Let's take these one at a time. (BTW: this is filled with spoilers.)
- What is the coincidence Esterhase suggests?
I think the word "coincidence" is unimportant. (I think that word choice is supposed to make it seem like he has more to say, but the truth is that the plot has already been served and so subsequent dialogue is unnecessary.)
The true significance of Esterhase's news is that British spy Rikki Tarr -- who is AWOL, presumed dead or turned -- has suddenly re-appeared. Very obviously, a spy org should be very interested to discover that such an agent has resurfaced.
- What is Esterhase's "cabaret"? and Why does Haydon take offence?
The truth is that Hayden is very interested in this news. Karla has presumably been after Tarr ever since Tarr learned from Irina that Karla has a mole in the Circus. Karla immediately captured Irina, but Tarr is still on the loose and knows enough to disrupt the Witchcraft plot. It is vital that Karla capture Tarr and learn what he has revealed to his superiors.
But Hayden does not reveal any of this to Esterhase, because Esterhase does not know Hayden is the mole and is not knowingly collaborating with him.
Hayden doesn't want the Circus to react to the news quickly (so that Karla can have the advantage when pursuing the newly-appeared Tarr). So Hayden immediately shuts down this line of conversation by chastising Esterhase, deliberately mischaracterizing as gossip this piece of significant news by referring to Esterhase's (news-gathering and reporting) activities as a "cabaret."
It is bluster and negative-reinforcement, designed to signal to Esterhase that the news about Tarr is unimportant and not worth repeating to anyone else.
- What is the significance of Alleline listening to the tape?
The point is to show that everyone is being actively and meticulously surveilled, and thus that the extreme measures taken by the actors to avoid detection are not only justified but actually necessary.
As you note in your own answer, this conversation happens shortly before Guillam's "lions' den" mission.
Guillam's mission is dangerous in an unusual way: unlike the typical spy who is operating undercover in enemy territory and so must conceal his identity, Guillam is operating at home. So the danger is not that he will be spotted or recognized by someone, but that someone will figure out what he's doing.

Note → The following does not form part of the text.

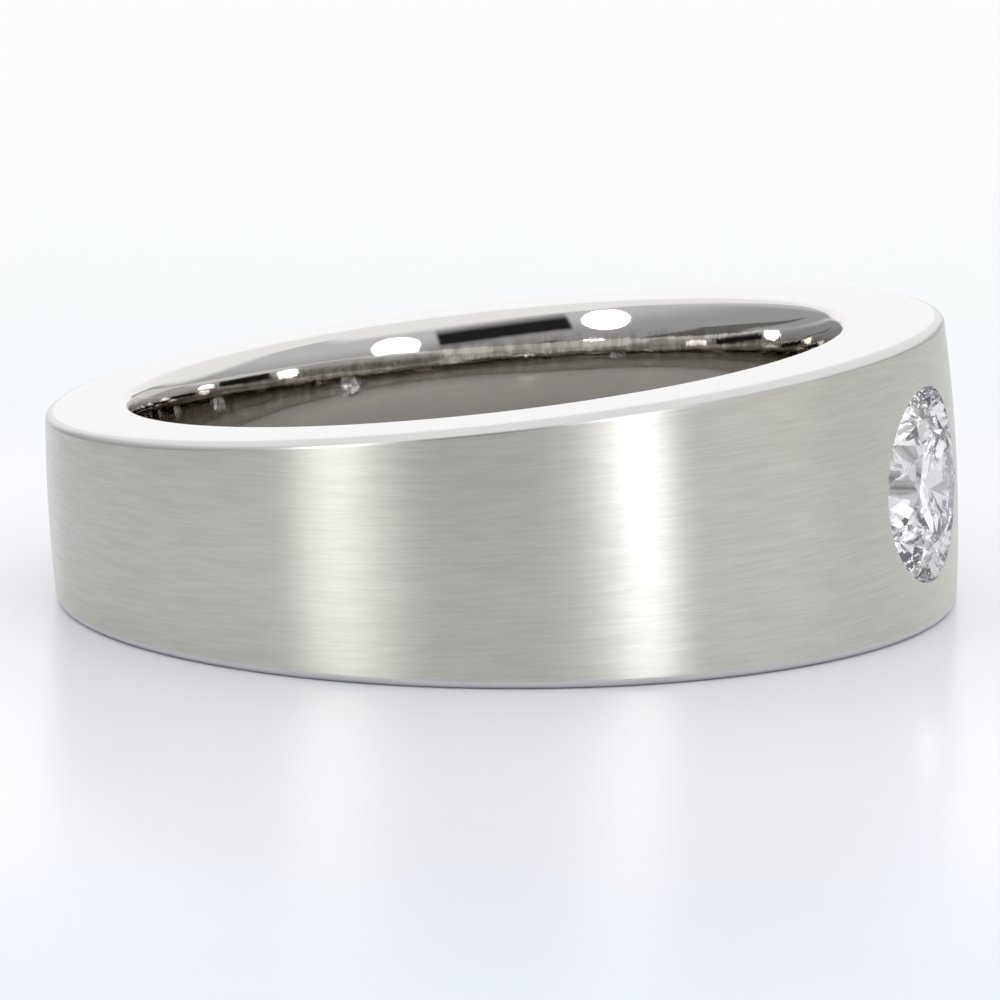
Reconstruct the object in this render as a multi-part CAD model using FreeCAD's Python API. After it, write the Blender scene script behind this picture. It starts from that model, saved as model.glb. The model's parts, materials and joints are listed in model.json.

What is he doing? He's stealing confidential papers from the Circus' Archives. In service of that goal, Guillam arranges with a confederate to be interrupted by a phone call while he is in the Archives holding the confidential papers he wants to steal.
Have you ever arranged a "rescue call" before going on a date? You know: you tell a friend to ring your cell phone 15 or 20 minutes after your date begins, to give you an excuse to end the date early if it's going badly.
When your friend called, did they cook up some kind of believable story, or did they just say something like, "This is your rescue call." My guess is that they didn't bother fabricating a story, because they figured (1) your date would not hear the phone discussion / read the text message, and (2) you would make up something appropriate on the spot to sell the lie to your date.
Guillam's rescue call takes a lot more effort to set up than your friend invested in helping you ditch your bad date. Smiley's man places the call from an auto mechanic's shop, with the noises of auto repair audible during the call. Even though it's a "private" phone call, their conversation is 100% innocuous and provides a completely believable motivation for Guillam's subsequent observable actions at the Circus: asking for his bag (in violation of Circus security policy), rifling around in said bag for papers so he can make the swap, and then returning the bag.
And it's a good thing, too, because the Circus tests every element of this cover story in the minutes immediately afterward.
The point of showing Alleline listening to Hayden's phone conversation (as well as the "Mr Wu" song) is to make it clear to the audience that "standard rescue-call procedure" would have resulted in Guillam being caught and Smiley's operation failing. It makes the point that it's never safe to drop one's cover story: it must be solid, and Guillam must eat, sleep, and dream that cover story because his adversary is dedicated and diligent enough to see through anything less.
This is taken to its logical extreme a little later when we see Guillam abruptly evict his gay partner, on Smiley's advice to "tidy up" his own life since he will be under increased scrutiny.